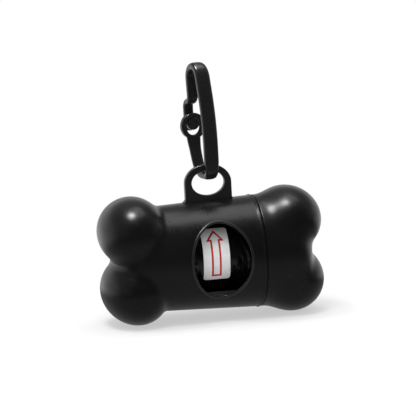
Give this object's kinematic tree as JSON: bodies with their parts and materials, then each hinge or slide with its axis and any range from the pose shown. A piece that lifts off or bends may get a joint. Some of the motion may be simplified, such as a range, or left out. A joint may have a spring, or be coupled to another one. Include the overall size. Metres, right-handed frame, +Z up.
{
  "type": "dog waste bag dispenser",
  "caption": "Bone-shaped black plastic dispenser for rolled dog waste bags, with a twist-off end cap, an oval bag window and a sprung clip through its hanging tab.",
  "frame": {"origin": "centre of the oval eye in the hanging tab, on the axis that the bone swings about on its clip", "axes": "+X along the bone towards the twist cap, +Z up towards the clip, -Y out of the bag window"},
  "size_m": [0.0824, 0.0414, 0.0932],
  "materials": {
    "shell_plastic": "satin, moulded",
    "cap_plastic": "satin, moulded",
    "bag_film": "glossy wrinkled film",
    "core_card": "plain card",
    "label_paper": "smooth white paper with a plain red outlined arrow",
    "clip_plastic": "semi-gloss, moulded"
  },
  "bodies": {
    "clip": {"clip_hook": "clip_plastic"},
    "gate": {"clip_gate": "clip_plastic"},
    "bone": {"body_shell": "shell_plastic"},
    "cap": {"end_cap": "cap_plastic"},
    "roll": {"bag_roll": "bag_film", "roll_core": "core_card", "roll_label": "label_paper"}
  },
  "joints": [
    {"name": "bone_swing", "type": "hinge", "parent": "clip", "child": "bone", "pos_m": [0, 0, 0], "axis": [0, 1, 0], "range_deg": [-85, 85]},
    {"name": "gate_press", "type": "hinge", "parent": "clip", "child": "gate", "pos_m": [-0.0012, 0.00563, 0.00417], "axis": [0.9781, 0.2079, 0], "range_deg": [0, 25], "stiffness_Nm_per_rad": 0.25},
    {"name": "cap_twist", "type": "hinge", "parent": "bone", "child": "cap", "pos_m": [0.0162, 0, -0.0264], "axis": [1, 0, 0], "range_deg": [0, 270]},
    {"name": "roll_spin", "type": "hinge", "parent": "bone", "child": "roll", "pos_m": [0, 0, -0.0264], "axis": [1, 0, 0], "continuous": true}
  ]
}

WHAT YOU WILL DO: Your task is to repeat each line of the material exactly.

CORRECT RESULT:
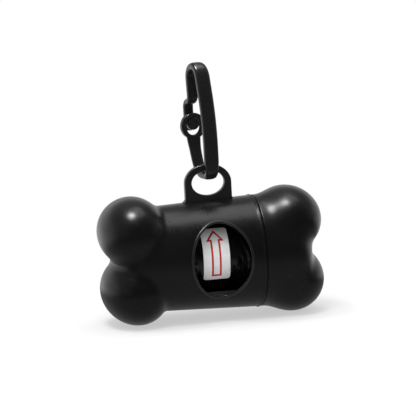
Give this object's kinematic tree as JSON: bodies with their parts and materials, then each hinge or slide with its axis and any range from the pose shown. A piece that lifts off or bends may get a joint. Some of the motion may be simplified, such as a range, or left out. A joint may have a spring, or be coupled to another one. Include the overall size. Metres, right-handed frame, +Z up.
{
  "type": "dog waste bag dispenser",
  "caption": "Bone-shaped black plastic dispenser for rolled dog waste bags, with a twist-off end cap, an oval bag window and a sprung clip through its hanging tab.",
  "frame": {"origin": "centre of the oval eye in the hanging tab, on the axis that the bone swings about on its clip", "axes": "+X along the bone towards the twist cap, +Z up towards the clip, -Y out of the bag window"},
  "size_m": [0.0824, 0.0414, 0.0932],
  "materials": {
    "shell_plastic": "satin, moulded",
    "cap_plastic": "satin, moulded",
    "bag_film": "glossy wrinkled film",
    "core_card": "plain card",
    "label_paper": "smooth white paper with a plain red outlined arrow",
    "clip_plastic": "semi-gloss, moulded"
  },
  "bodies": {
    "clip": {"clip_hook": "clip_plastic"},
    "gate": {"clip_gate": "clip_plastic"},
    "bone": {"body_shell": "shell_plastic"},
    "cap": {"end_cap": "cap_plastic"},
    "roll": {"bag_roll": "bag_film", "roll_core": "core_card", "roll_label": "label_paper"}
  },
  "joints": [
    {"name": "bone_swing", "type": "hinge", "parent": "clip", "child": "bone", "pos_m": [0, 0, 0], "axis": [0, 1, 0], "range_deg": [-85, 85]},
    {"name": "gate_press", "type": "hinge", "parent": "clip", "child": "gate", "pos_m": [-0.0012, 0.00563, 0.00417], "axis": [0.9781, 0.2079, 0], "range_deg": [0, 25], "stiffness_Nm_per_rad": 0.25},
    {"name": "cap_twist", "type": "hinge", "parent": "bone", "child": "cap", "pos_m": [0.0162, 0, -0.0264], "axis": [1, 0, 0], "range_deg": [0, 270]},
    {"name": "roll_spin", "type": "hinge", "parent": "bone", "child": "roll", "pos_m": [0, 0, -0.0264], "axis": [1, 0, 0], "continuous": true}
  ]
}